▶ DATA PROVIDED:
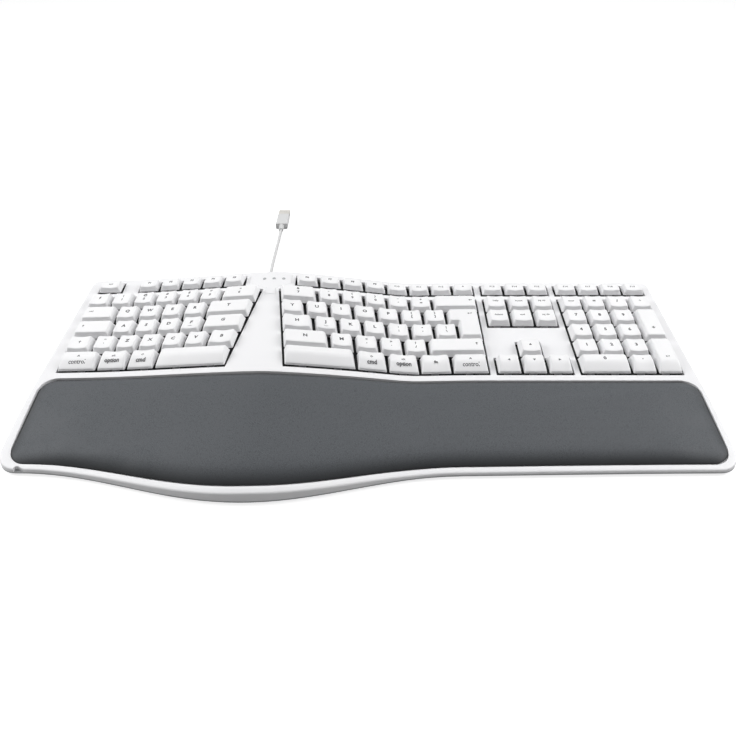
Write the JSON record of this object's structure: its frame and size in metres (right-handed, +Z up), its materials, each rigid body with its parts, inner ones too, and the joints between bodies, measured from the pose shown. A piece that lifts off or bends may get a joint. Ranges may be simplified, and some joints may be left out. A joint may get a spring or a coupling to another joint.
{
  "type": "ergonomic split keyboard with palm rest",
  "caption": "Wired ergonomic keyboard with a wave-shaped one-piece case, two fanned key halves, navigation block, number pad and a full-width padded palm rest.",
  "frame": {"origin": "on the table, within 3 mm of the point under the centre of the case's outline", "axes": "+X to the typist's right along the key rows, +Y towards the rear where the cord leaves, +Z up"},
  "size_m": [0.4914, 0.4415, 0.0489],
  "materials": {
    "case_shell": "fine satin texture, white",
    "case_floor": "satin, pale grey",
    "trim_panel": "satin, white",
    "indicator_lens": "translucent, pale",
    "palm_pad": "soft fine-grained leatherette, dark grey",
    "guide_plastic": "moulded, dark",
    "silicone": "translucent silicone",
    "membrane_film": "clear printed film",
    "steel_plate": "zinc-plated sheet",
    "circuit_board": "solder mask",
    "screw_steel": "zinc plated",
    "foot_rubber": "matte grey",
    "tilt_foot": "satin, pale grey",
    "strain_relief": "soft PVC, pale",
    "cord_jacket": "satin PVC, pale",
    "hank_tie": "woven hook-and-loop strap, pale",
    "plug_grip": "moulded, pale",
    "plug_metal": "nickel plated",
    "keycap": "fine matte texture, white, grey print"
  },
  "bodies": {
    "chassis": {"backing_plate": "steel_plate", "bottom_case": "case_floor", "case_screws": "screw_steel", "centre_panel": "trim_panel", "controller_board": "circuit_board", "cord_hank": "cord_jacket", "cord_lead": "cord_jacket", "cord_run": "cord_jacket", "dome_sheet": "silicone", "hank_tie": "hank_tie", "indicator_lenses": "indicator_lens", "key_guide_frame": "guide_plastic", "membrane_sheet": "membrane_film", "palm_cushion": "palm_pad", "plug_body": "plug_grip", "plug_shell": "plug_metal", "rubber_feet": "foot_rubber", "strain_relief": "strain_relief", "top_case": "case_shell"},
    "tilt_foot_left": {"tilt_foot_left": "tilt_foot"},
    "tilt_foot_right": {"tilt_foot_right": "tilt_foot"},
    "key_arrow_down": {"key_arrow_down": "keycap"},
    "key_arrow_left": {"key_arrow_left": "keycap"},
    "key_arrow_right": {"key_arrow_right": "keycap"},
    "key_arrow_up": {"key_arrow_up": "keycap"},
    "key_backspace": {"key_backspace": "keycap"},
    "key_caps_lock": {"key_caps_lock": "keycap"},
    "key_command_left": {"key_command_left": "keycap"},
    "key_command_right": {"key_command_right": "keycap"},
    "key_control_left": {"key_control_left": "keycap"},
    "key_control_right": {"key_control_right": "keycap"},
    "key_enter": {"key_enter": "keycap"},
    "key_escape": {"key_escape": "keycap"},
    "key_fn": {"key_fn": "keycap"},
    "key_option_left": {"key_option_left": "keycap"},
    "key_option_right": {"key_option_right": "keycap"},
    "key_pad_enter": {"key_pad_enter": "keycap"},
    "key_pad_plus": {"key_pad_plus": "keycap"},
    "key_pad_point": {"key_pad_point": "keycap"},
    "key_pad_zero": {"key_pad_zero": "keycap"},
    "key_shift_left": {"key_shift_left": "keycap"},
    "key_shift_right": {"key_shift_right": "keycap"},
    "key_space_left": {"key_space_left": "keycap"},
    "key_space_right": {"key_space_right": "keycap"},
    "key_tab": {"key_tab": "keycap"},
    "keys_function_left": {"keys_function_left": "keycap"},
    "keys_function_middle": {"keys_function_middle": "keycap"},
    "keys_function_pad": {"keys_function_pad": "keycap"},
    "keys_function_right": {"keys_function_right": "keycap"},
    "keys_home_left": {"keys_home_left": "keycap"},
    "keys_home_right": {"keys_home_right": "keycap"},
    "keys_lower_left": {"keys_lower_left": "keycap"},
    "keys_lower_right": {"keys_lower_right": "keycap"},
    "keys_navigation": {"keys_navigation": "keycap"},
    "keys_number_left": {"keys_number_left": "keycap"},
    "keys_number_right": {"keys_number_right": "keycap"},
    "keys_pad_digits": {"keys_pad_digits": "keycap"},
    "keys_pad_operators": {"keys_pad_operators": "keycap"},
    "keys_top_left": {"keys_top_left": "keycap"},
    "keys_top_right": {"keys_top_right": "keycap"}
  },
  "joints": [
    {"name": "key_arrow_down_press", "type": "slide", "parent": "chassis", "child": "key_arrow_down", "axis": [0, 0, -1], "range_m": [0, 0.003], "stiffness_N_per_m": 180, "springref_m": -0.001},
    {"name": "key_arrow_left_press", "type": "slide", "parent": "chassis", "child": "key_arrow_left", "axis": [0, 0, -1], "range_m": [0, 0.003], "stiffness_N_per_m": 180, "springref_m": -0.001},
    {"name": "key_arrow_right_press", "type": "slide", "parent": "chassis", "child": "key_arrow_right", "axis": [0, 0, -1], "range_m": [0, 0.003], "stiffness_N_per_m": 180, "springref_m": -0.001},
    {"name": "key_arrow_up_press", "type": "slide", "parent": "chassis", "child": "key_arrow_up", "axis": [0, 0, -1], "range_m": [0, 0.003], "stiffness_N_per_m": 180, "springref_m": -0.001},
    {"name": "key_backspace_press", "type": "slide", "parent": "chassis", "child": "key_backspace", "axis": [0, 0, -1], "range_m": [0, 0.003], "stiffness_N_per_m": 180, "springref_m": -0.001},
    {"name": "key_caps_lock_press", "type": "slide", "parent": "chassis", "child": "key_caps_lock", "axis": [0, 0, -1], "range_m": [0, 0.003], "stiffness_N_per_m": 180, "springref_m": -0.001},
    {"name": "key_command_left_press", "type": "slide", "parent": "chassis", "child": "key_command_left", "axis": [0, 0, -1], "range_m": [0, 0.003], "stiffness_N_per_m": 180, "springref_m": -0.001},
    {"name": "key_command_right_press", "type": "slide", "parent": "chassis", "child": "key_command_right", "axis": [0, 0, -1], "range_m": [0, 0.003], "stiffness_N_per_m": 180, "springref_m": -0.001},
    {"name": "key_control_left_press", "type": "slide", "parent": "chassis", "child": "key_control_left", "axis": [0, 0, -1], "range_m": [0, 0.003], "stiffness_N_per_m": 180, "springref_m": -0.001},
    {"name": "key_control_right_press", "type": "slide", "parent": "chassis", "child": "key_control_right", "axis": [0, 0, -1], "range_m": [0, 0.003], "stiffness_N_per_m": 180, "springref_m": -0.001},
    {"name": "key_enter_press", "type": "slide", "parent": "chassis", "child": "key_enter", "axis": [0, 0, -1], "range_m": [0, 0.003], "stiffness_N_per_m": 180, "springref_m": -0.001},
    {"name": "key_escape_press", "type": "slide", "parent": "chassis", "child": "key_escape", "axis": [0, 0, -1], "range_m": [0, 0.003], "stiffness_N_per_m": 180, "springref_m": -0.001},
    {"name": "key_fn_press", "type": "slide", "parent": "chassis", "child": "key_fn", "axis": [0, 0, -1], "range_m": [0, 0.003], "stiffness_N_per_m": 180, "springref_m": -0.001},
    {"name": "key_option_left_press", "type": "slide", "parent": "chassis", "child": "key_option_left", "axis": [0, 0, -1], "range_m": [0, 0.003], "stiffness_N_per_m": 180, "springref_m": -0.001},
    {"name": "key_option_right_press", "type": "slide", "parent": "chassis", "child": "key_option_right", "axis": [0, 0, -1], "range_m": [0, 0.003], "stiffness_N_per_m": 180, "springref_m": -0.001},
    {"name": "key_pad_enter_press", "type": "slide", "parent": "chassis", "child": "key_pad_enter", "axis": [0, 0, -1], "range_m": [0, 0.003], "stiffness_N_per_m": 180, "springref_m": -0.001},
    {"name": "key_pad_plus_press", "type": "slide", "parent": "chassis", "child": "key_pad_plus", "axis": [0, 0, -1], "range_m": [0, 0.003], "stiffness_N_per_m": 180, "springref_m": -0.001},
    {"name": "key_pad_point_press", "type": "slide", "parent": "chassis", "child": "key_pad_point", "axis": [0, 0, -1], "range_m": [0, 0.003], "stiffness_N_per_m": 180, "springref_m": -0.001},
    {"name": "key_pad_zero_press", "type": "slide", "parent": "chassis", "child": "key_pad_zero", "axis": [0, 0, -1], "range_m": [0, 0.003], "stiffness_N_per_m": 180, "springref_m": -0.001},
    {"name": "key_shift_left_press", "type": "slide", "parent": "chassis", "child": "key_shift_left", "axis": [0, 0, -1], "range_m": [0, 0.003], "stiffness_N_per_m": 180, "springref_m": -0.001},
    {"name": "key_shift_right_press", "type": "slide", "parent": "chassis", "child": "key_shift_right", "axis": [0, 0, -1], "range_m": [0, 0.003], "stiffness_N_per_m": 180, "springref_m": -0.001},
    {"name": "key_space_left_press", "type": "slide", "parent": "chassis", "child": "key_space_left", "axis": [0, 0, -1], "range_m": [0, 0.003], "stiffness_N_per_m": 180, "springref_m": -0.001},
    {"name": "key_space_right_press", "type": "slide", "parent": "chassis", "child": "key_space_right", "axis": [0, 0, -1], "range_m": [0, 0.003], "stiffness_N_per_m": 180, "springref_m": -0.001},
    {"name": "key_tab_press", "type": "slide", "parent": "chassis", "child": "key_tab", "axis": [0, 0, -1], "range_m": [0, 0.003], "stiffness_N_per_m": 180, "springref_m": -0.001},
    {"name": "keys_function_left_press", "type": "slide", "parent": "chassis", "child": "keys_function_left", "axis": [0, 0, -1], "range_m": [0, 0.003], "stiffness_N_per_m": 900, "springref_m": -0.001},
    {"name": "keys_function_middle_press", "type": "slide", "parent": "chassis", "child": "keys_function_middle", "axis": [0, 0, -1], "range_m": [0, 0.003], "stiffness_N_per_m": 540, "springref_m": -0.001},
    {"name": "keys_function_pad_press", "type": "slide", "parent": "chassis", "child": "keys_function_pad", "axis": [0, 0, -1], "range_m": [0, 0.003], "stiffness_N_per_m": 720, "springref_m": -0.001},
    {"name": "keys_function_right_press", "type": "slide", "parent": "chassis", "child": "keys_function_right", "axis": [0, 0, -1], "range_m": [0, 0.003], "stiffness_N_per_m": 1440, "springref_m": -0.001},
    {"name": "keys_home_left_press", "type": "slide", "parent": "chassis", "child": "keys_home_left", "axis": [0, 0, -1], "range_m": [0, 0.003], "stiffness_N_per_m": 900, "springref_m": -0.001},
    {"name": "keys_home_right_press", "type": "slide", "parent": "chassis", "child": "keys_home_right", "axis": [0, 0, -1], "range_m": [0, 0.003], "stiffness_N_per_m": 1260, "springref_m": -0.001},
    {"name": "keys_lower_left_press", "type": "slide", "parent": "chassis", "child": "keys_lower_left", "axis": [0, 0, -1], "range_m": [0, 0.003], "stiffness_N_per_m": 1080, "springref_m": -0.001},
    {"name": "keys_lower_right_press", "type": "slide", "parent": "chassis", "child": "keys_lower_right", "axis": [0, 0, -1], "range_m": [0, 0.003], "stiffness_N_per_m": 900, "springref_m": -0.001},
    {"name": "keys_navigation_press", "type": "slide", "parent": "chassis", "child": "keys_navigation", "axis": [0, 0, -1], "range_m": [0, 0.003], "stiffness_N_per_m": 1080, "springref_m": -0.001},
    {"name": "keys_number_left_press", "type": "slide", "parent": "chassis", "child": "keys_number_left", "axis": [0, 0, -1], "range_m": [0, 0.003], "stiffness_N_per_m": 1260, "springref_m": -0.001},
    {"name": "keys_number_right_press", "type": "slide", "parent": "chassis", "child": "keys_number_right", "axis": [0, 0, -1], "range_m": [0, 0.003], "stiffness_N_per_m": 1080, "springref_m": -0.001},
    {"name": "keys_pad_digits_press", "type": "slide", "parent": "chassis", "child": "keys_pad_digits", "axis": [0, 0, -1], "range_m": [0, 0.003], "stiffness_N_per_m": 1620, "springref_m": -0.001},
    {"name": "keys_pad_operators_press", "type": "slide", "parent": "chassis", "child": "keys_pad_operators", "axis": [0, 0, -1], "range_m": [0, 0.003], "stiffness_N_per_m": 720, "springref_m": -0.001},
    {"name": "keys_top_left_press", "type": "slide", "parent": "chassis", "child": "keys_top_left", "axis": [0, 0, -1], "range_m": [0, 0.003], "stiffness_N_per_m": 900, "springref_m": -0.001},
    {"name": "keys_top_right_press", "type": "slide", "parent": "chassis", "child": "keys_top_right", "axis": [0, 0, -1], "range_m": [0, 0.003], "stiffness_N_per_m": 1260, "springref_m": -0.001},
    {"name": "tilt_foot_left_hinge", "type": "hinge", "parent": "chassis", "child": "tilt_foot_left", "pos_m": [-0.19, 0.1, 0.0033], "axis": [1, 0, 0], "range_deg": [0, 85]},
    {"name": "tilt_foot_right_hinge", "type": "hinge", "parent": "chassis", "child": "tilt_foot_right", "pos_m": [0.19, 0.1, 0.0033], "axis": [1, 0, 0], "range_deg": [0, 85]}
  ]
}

▶ WHAT YOU ARE ASKED TO DO: Pick out all lines from the data above in which the word "joints" appears.

▶ COMPLETED TASK:
Write the JSON record of this object's structure: its frame and size in metres (right-handed, +Z up), its materials, each rigid body with its parts, inner ones too, and the joints between bodies, measured from the pose shown. A piece that lifts off or bends may get a joint. Ranges may be simplified, and some joints may be left out. A joint may get a spring or a coupling to another joint.
  "joints": [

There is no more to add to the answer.